| GOAL |
Copy exactly the lines of the material below that run from the one containing "# Tool flange" through the one containing "cad_parts[obj.name] = obj". Copy no other lines.

| DATA ENTRIES |
** start **

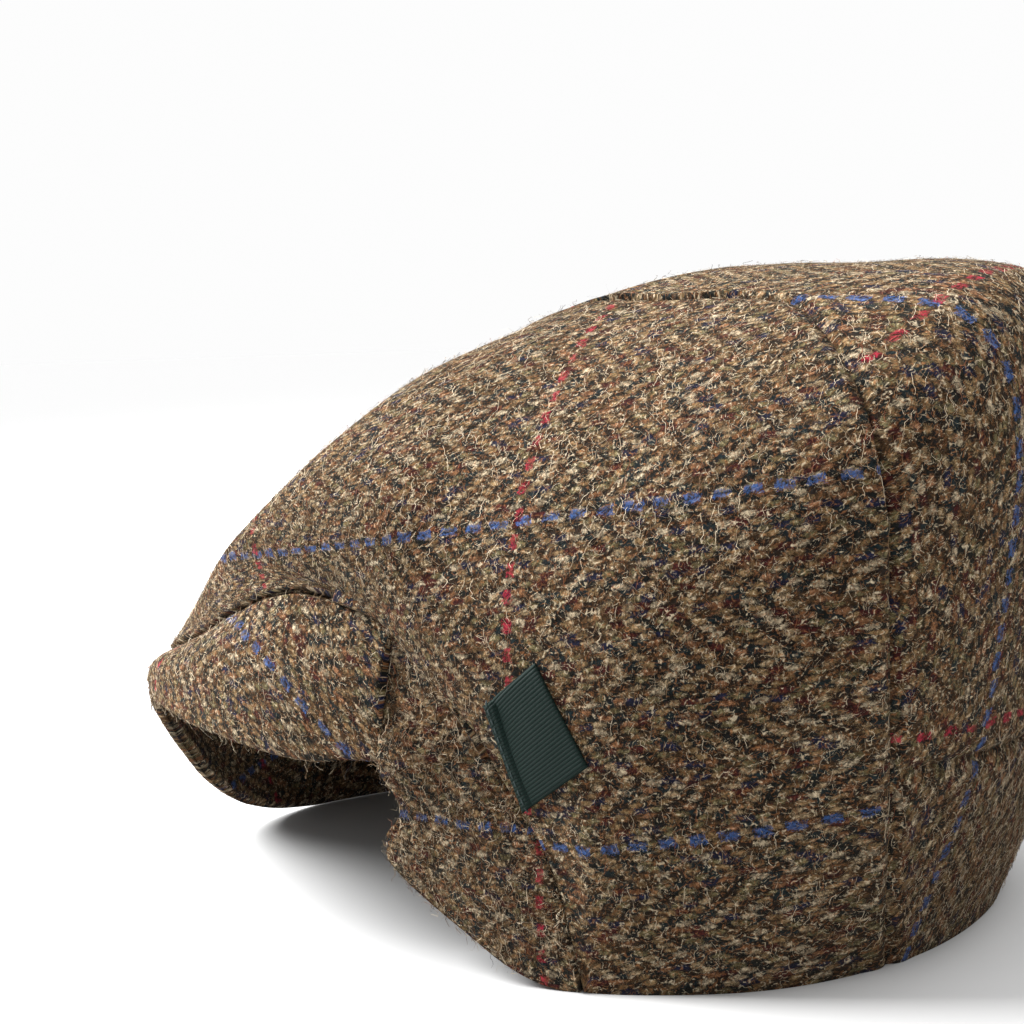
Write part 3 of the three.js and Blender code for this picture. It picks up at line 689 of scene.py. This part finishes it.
def wing(name, side, material):
    marks = EDGE_MARKS[(EDGE_MARKS > PEAK_END - 0.01) & (EDGE_MARKS < FRONT_SEAM_END - 0.49)]
    deg = np.interp(np.linspace(0, len(marks) - 1, 71), np.arange(len(marks)), marks)
    if side < 0:
        deg = deg[::-1]
    t = np.linspace(0, 1, 61)[:, None]
    d = side * deg
    low, high = rim_point(d), crown_edge(d)
    p = low + (high - low) * t[..., None]
    f = WING_FOLD
    along = (deg - f["from"]) / (f["to"] - f["from"])
    dz = p[..., 2] - (f["height"] + f["rise"] * along)
    spread = np.where(dz > 0, f["above"], f["below"])
    bump = f["depth"] * (1 - ease(along)) * np.exp(-(dz / spread) ** 2)
    bump = bump * np.sin(np.pi * np.minimum(1, 0.25 + t * 0.75))
    p[..., 1] -= f["forward"] * (1 - ease(along * 1.3)) * (1 - ease((p[..., 2] - 30) / 8))
    out = polar(d, 1, 0)
    p = p + out * (bump + 1.2 * np.sin(np.pi * t))[..., None]
    climb = lengths(p, 0)
    gap = climb[-1:] - climb
    dip = 1.2 * np.exp(-(gap / 1.6) ** 2)
    inner = p - out * CLOTH
    outer = p - out * (dip - waves(p, 30, 0.3, 5) * ease(gap / 10))[..., None]
    uv = np.stack([p[..., 1] * 1.05, p[..., 2] * 1.02], -1)
    return cloth_piece(name, outer, inner, uv, material)


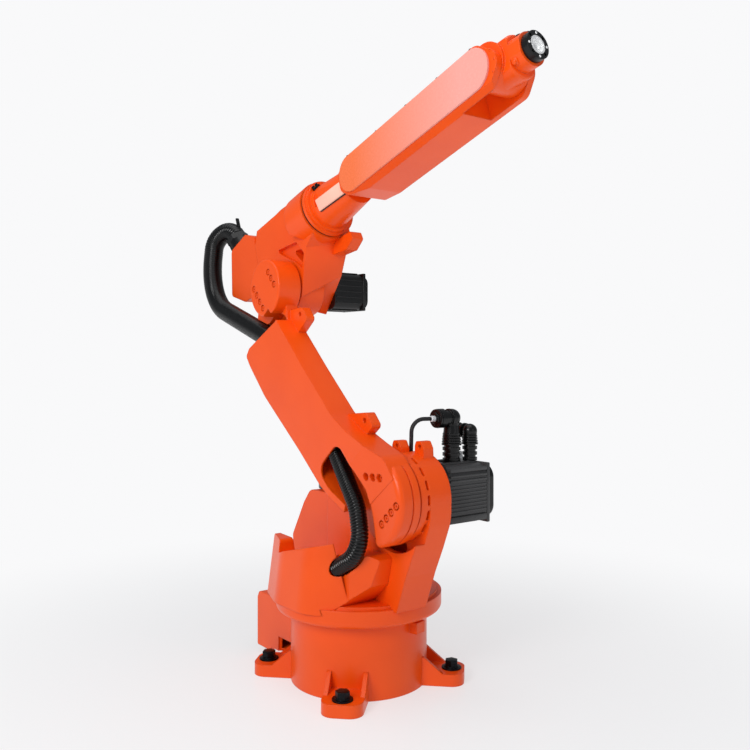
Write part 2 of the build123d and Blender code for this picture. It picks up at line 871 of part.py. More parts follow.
fork = FORE_LENGTH - 70
slot_cut = fore_prism(
    [(fork, -80, 0), (fork + 180, -80, 0), (fork + 180, 80, 0), (fork, 80, 0)],
    -FORK_GAP,
    FORK_GAP,
)
sleeve = sleeve - slot_cut
save("forearm_casting", sleeve)


def stadium(half, y_near, y_far):
    """Cover plate: straight edges with a round at each end, in the forearm's frame."""
    mid = -2.0
    corners = [
        (COVER_FROM, mid - half),
        (COVER_TO, mid - half),
        (COVER_TO, mid + half),
        (COVER_FROM, mid + half),
    ]
    flat_run = fore_prism(sharp(corners), y_near, y_far)
    for p in (COVER_FROM, COVER_TO):
        x, z = fore_point(p, mid)
        flat_run = flat_run + disc(x, z, half, y_near, y_far)
    return flat_run


near_cover = stadium(COVER_HALF - 1, -FORE_HALF, -FORE_HALF + 4)
save("forearm_near_cover", near_cover)
far_cover = stadium(COVER_HALF - 1, FORE_HALF - 4, FORE_HALF)
save("forearm_far_cover", far_cover)

# Wrist
COLLAR_AT = 50.0
RING_AT = TOOL_REACH - 14
pivot = disc(J5_X, J5_Z, WRIST_R + 1, -FORK_GAP + RUN, FORK_GAP - RUN)
barrel = rod(tool_plane(8), WRIST_R, COLLAR_AT - 8)
barrel = fillet(barrel.faces().sort_by_distance(tool_plane(COLLAR_AT).origin)[0].edges(), 5)
barrel = barrel + rod(tool_plane(COLLAR_AT), COLLAR_R, RING_AT - COLLAR_AT)
between = Pos(J5_X, 0, J5_Z) * Box(300, 2 * (FORK_GAP - PASS), 300)
wrist = pivot + (barrel & between)
save("wrist_housing", wrist)

# Tool flange
tool = rod(tool_plane(RING_AT + RUN), TOOL_RING_R, TOOL_REACH - RING_AT - RUN)
tool = tool - rod(tool_plane(TOOL_REACH - 10), TOOL_FACE_R + RUN, 12)
for k in range(4):
    a = radians(45 + 90 * k)
    hole = Pos(TOOL_PCD / 2 * cos(a), TOOL_PCD / 2 * sin(a))
    tool = tool - extrude(tool_plane(TOOL_REACH - 10) * hole * Circle(TOOL_HOLE), 12)
save("tool_ring", tool)
face = rod(tool_plane(TOOL_REACH - 10), TOOL_FACE_R, 10)
face = face - rod(tool_plane(TOOL_REACH - 6), PILOT_R, 10)
save("tool_face", face)

print(len(written), "pieces")
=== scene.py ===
"""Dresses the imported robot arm: enamel, motors, conduits, plugs and fasteners, on a studio stage.

Pieces are shaped in millimetres.
"""

import json
import math

import bmesh
import bpy
from mathutils import Matrix, Vector

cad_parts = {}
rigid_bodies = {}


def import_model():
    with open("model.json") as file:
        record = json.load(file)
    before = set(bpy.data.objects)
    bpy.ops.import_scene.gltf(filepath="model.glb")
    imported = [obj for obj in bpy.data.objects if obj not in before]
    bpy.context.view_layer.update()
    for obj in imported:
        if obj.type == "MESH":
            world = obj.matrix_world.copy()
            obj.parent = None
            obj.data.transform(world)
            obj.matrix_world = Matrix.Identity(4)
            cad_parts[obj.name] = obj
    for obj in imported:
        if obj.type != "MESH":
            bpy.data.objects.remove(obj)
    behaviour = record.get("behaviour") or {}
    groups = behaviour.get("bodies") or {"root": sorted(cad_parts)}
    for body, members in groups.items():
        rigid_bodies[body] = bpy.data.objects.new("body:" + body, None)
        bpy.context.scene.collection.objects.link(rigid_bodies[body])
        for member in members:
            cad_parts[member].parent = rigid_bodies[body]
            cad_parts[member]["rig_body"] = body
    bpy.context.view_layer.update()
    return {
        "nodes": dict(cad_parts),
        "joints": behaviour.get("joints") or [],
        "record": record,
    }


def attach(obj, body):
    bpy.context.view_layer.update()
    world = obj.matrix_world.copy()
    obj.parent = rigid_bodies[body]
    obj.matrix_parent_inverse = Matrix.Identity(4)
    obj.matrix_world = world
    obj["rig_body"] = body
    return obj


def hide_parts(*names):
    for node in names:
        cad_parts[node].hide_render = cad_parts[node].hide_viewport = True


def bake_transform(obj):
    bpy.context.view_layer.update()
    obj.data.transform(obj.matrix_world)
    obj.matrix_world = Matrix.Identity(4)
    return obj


bl_info = {
    "name": "Robot arm dressing",
    "version": (1, 0, 0),
    "blender": (4, 5, 0),
    "location": "View3D > Sidebar > Robot arm",
    "description": "Finishes, fasteners, conduits and stage for a six-axis robot arm",
    "category": "Object",
}

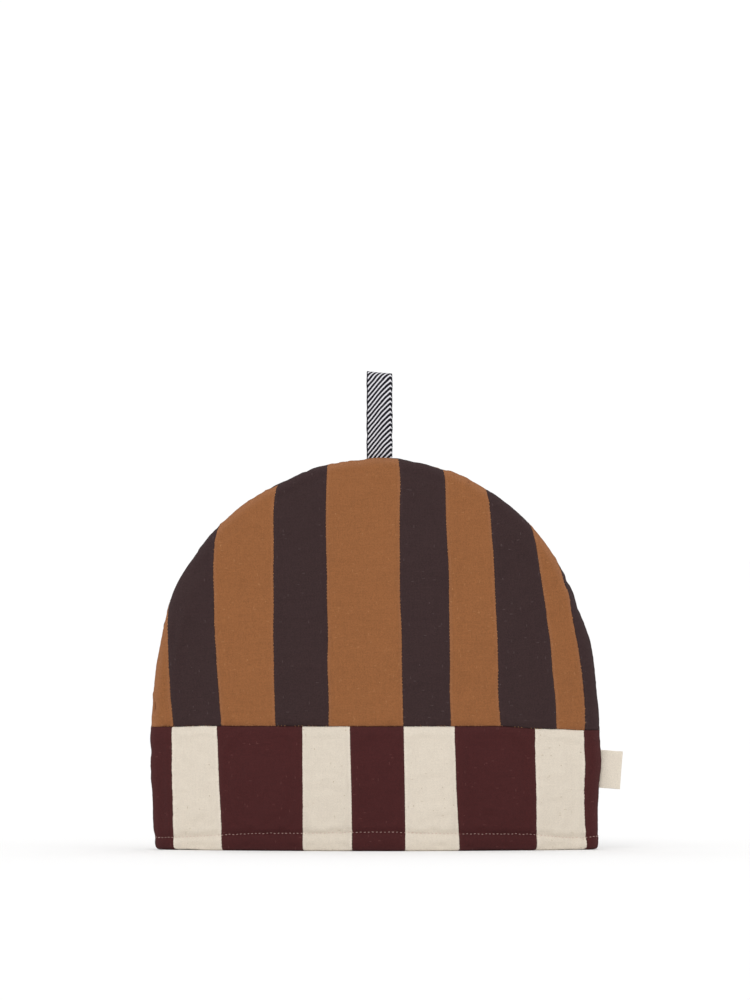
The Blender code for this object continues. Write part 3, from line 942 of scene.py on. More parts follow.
def crease_rows(cloth):
    """Points in rows beside the seams, the hem's topstitch and the foot, for their creases, each
    group with how far its points keep from those before them."""
    low, high = (WAIST_HEIGHT - 0.004, 0.302) if cloth.up > 0 else (0.0004, WAIST_HEIGHT + 0.001)
    beside = []
    for away, gap_along in ROWS_BESIDE_STRIP:
        z = np.arange(low, high, gap_along)
        for row in range(len(cloth.seams)):
            beside += [np.c_[seam_x(cloth, row, z) + side * away, z] for side in (-1, 1)]
    for pucker_x, pucker_z, wide, tall, _ in cloth.puckers:
        x, z = np.meshgrid(
            pucker_x + wide * np.linspace(-2, 2, 7), pucker_z + tall * np.linspace(-2, 2, 11)
        )
        beside.append(np.c_[x.ravel(), z.ravel()])
    span = cut_half(WAIST_HEIGHT) + 0.001
    level = []
    for away, gap_along in ROWS_BESIDE_WAIST:
        x = np.arange(-span, span, gap_along)
        level.append(np.c_[x, waist_edge(x, cloth) + cloth.up * away])
    if cloth.part == "band":
        for away in ROWS_BESIDE_HEM_STITCH:
            x = np.arange(-span, span, SEAM_STEP if abs(away) < 0.001 else ROW_GAP)
            level.append(np.c_[x, hem_stitch_line(x) + away])
        x = np.arange(-span, span, ROW_GAP)
        level += [np.c_[x, np.full_like(x, height)] for height in foot_heights()]
    return (level, LEVEL_CLEARANCE), (beside, BESIDE_CLEARANCE)


def cut_cloth(cloth, spacing, fine=True):
    """The flat cut of a crown or a band: points, outline, seam lines and which row each edge point
    is on. A fine cut has rows of points beside its seams for their creases."""
    runs, starts, ends = cut_outline(cloth, fine)
    points = [place for _, run in runs for place in run]
    rows = [row for row, run in runs for _ in run]
    index = {place: i for i, place in enumerate(points)}
    lines = []
    notches = np.random.default_rng(cloth.seed + 5)
    for row, ((x0, z0), (x1, z1)) in enumerate(zip(starts, ends)):
        heights = np.linspace(z0, z1, max(2, round((z1 - z0) / SEAM_STEP)))[1:-1]
        # Every stitch pulls a small notch into the lighter strip, mostly at its right edge.
        depth = NOTCH_AT_RIGHT if (row % 2 == 0) == (cloth.part == "crown") else -NOTCH_AT_LEFT
        notch = depth * notches.uniform(0.3, 1.0, len(heights)) * (np.arange(len(heights)) % 3 == 0)
        between = range(len(points), len(points) + len(heights))
        chain = [index[(x0, z0)], *between, index[(x1, z1)]]
        points += zip(seam_x(cloth, row, heights) - notch, heights)
        lines += zip(chain, chain[1:])
    points = np.array(points)

    def inside(places, margin=0.0005):
        seam = waist_edge(places[:, 0], cloth)
        places = places[on_cloth(places, cloth, seam, margin, 0.1 * margin)]
        return places[cut_place(places)[3] < ROLL_LENGTH - margin]

    groups = crease_rows(cloth) if fine else ()
    for group, distance in (*groups, ([grid(0.185, 0.001, 0.305, spacing)], spacing * 0.55)):
        found = spaced_out(points, inside(np.concatenate(group)), distance)
        points = np.concatenate([points, found])
    return points, list(range(len(rows))), lines, np.array(rows)


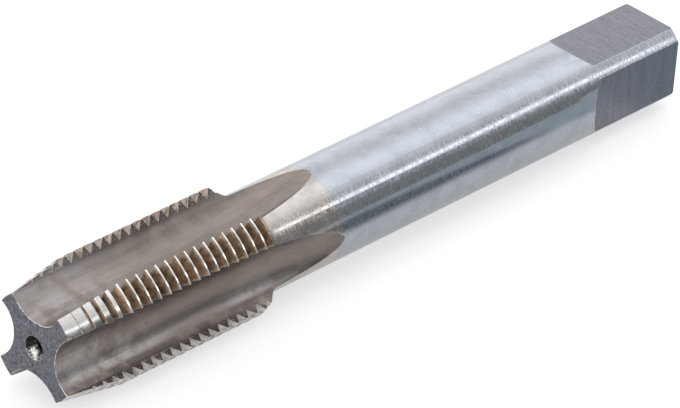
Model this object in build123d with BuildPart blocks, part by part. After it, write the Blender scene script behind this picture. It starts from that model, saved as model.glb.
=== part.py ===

** end **

| THE SOLUTION |
# Tool flange
tool = rod(tool_plane(RING_AT + RUN), TOOL_RING_R, TOOL_REACH - RING_AT - RUN)
tool = tool - rod(tool_plane(TOOL_REACH - 10), TOOL_FACE_R + RUN, 12)
for k in range(4):
    a = radians(45 + 90 * k)
    hole = Pos(TOOL_PCD / 2 * cos(a), TOOL_PCD / 2 * sin(a))
    tool = tool - extrude(tool_plane(TOOL_REACH - 10) * hole * Circle(TOOL_HOLE), 12)
save("tool_ring", tool)
face = rod(tool_plane(TOOL_REACH - 10), TOOL_FACE_R, 10)
face = face - rod(tool_plane(TOOL_REACH - 6), PILOT_R, 10)
save("tool_face", face)

print(len(written), "pieces")
=== scene.py ===
"""Dresses the imported robot arm: enamel, motors, conduits, plugs and fasteners, on a studio stage.

Pieces are shaped in millimetres.
"""

import json
import math

import bmesh
import bpy
from mathutils import Matrix, Vector

cad_parts = {}
rigid_bodies = {}


def import_model():
    with open("model.json") as file:
        record = json.load(file)
    before = set(bpy.data.objects)
    bpy.ops.import_scene.gltf(filepath="model.glb")
    imported = [obj for obj in bpy.data.objects if obj not in before]
    bpy.context.view_layer.update()
    for obj in imported:
        if obj.type == "MESH":
            world = obj.matrix_world.copy()
            obj.parent = None
            obj.data.transform(world)
            obj.matrix_world = Matrix.Identity(4)
            cad_parts[obj.name] = obj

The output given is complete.